One of the hardest sequences to put together takes place in the barn at night. “It really starts at the daytime barn scene right before it when Phil blows up and Peter Gordon [Kodi Smit-McPhee] comes in,” reveals Sciberras. “That was one of the more energetic dialogue scenes. Where that became fun was finding that big pan over the hills that we’ve been looking at constantly at a distance and getting close into the shapes and shadows. We were able to use that as a texture rather than a big landscape shot. It felt so right coming right off the rotating camera around Phil and Peter. Then we go to the incredibly close cigarette rolling, which belonged to a previous scene when George finds Phil in the barn when he is supposed to be at the dinner party but hasn’t washed up. We wanted the audience to know that scene was headed into sensitive close terrain. When Peter drops the bucket, turns, and looks at Phil, there is a little bit of trickery. We wanted that look to be measured precisely and extended it by not having an eyeline shift. We transitioned by using some closeups of the rope coming up, almost like a marionette. Then there is a beautiful and hypnotic shot of Peter watching the rope being woven. We had a blink that we loved which was five seconds too early, so we shifted the blink back five seconds because there was such an internal rhythm to it.”

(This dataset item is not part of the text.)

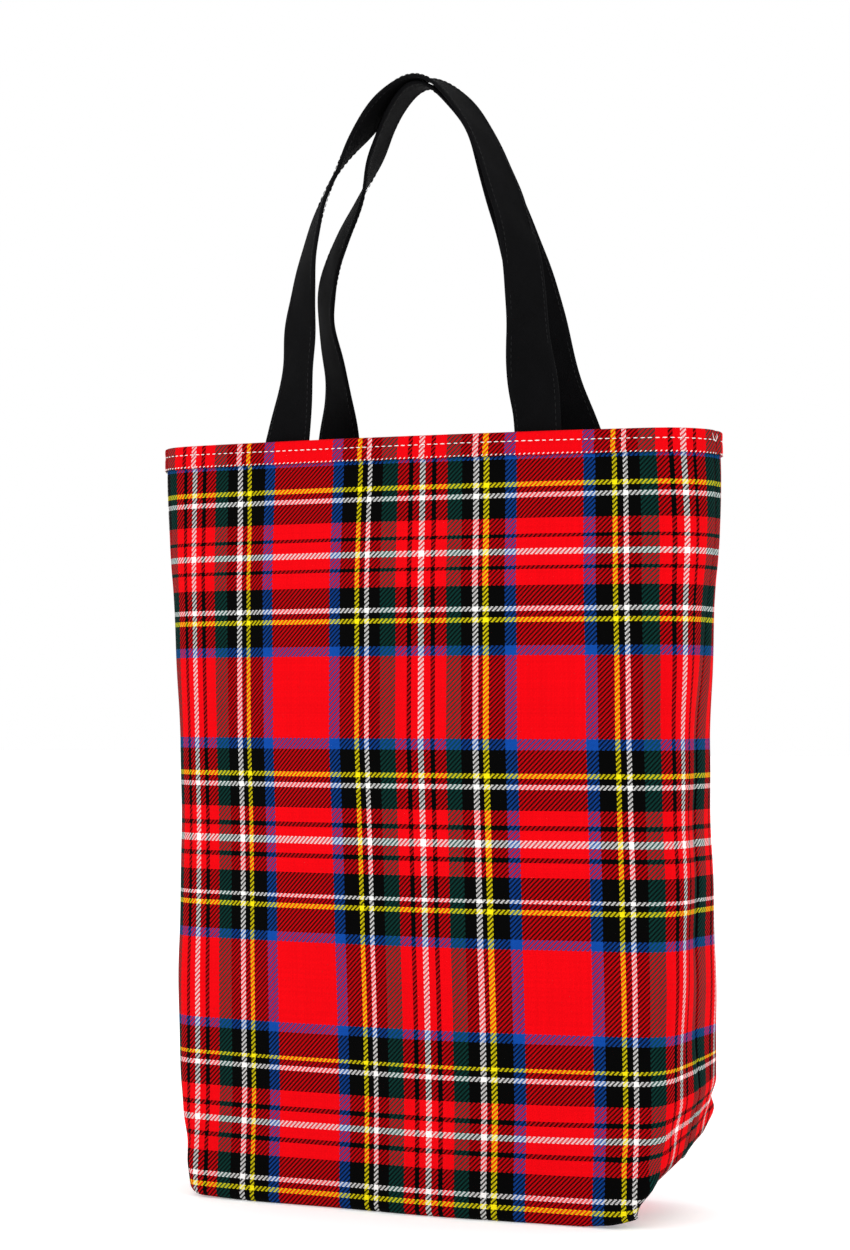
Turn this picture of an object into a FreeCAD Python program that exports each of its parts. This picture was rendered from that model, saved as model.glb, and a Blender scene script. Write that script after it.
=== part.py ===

Phil Burbank (Benedict Cumberbatch) & Peter Gordon (Kodi Smit-McPhee)

The scene when Peter walks into the campsite and is called over by Phil went through the most iterations. “Geographically it was challenging with Rose on the other side of him,” states Sciberras. “We also had a lot of options. There were close-ups of all of the extras watching Peter walk through. It was about reduction.” Moments of levity are important as the means to provide a release from the dramatic tension. “The film is human. It is trying to get to the core of human behavior. Humor is everywhere, even in the darkest moments. It gives it light and shade. Peter is quite a funny character in a lot of ways. Each chapter has a different flavor.” It was important that the landscape shots remained dramatic. “We used them as a way to set up the atmosphere into a scene or to extend a moment and let the audience sit with the feeling. Jane is so in tune with atmosphere, and landscapes for her have an inbuilt feeling.”

Kodi Smit-McPhee as Peter Gordon

Shots were repurposed. “It’s years of practice and solving problems,” laughs Sciberras. “It’s also about recognizing what certain shots have that you might need in other places. A lot of the ropemaking we figured could be used wherever it was needed. It didn’t have to belong to the scene it was shot for. There are one or two shots in the final barn scene that were shot for the first barn scene which were daytime, but I gave it an Avid grade to see if it worked and Trish Cahill in the real grade made it seamless. A lot of the macro stuff like cigarette rolling we could pepper in as a mood builder throughout.” The shot of the dog on the hill went through the most alterations when it came to visual effects. “Just to get the timing and look of that right, because it gets revealed by the sun being in the right place. Jane wanted the feeling of clouds coming over the mountain and there was a pull focus in the middle of it. It was quite a tricky shot to get right atmospherically and for the dog not to be too easy to spot.”

Phil Burbank (Benedict Cumberbatch)

Even though Phil is the antagonist of the narrative, he still had to come across as being three-dimensional. “After the big opening when Phil bullies Peter, burns the paper flower, and is obnoxious to everyone around him, there is a scene where he is sitting alone in the saloon while all of the boys are having a great time,” remarks Sciberras. “Then he is looking for his brother George Burbank [Jesse Plemons] upstairs. It was such a lonely sequence. It was a sequence that we got a few notes on. It would be an easy cut to get the front going quicker. You try everything. Taking that sequence out was when it felt like Phil was on 11 the whole way. Those moments show that there is a vulnerability, weakness, and a loneliness which balances out the way he lashes out at everyone around him. Phil is incredibly fragile. It humanized him in a powerful way where you want to understand him more.” The story begins as an emotional divide is beginning to take shape between the Burbank siblings. “We needed a feeling that there is a history between them, and Phil has always dominated George in a particular way. But with George meeting Rose, Phil is losing his grip on a tightly ordered world that he has managed to keep secure as a place of comfort; their relationship is explored in the first two chapters.”

Phil Burbank (Benedict Cumberbatch)

“I love the cuts to the chapters and those chapter breaks were in the script,” states Sciberras. “We added them along the way to help the audience jump in and out of these major time jumps.” The power of the film is its ambiguity. “The challenge overall was managing that and allowing the audience the space to think within and in-between scenes but never too much where it gets to be boring. It’s such a psychological film and there’s so much going on between these characters. You have to really get inside of these characters’ heads. I remember one thing in particular with the daytime barn scene when Phil locks the door in Rose’s face and in essence tells Peter, ‘I’ll teach you how to be a man and we’ll go off riding.’ You don’t know if Phil is going to drop him off a cliff or if there is something else going on here. We play most of that on Phil. Then Peter asks an unrelated question, ‘Do any of the calves get taken by wolves?’ It is played offscreen because we wanted to see how Phil is disarmed by the question. All of a sudden this is not going the way that Phil wants it to go. There are all of these subtle shifts in these scenes. We did so much structural experimentation to get these shifts and dances happening.”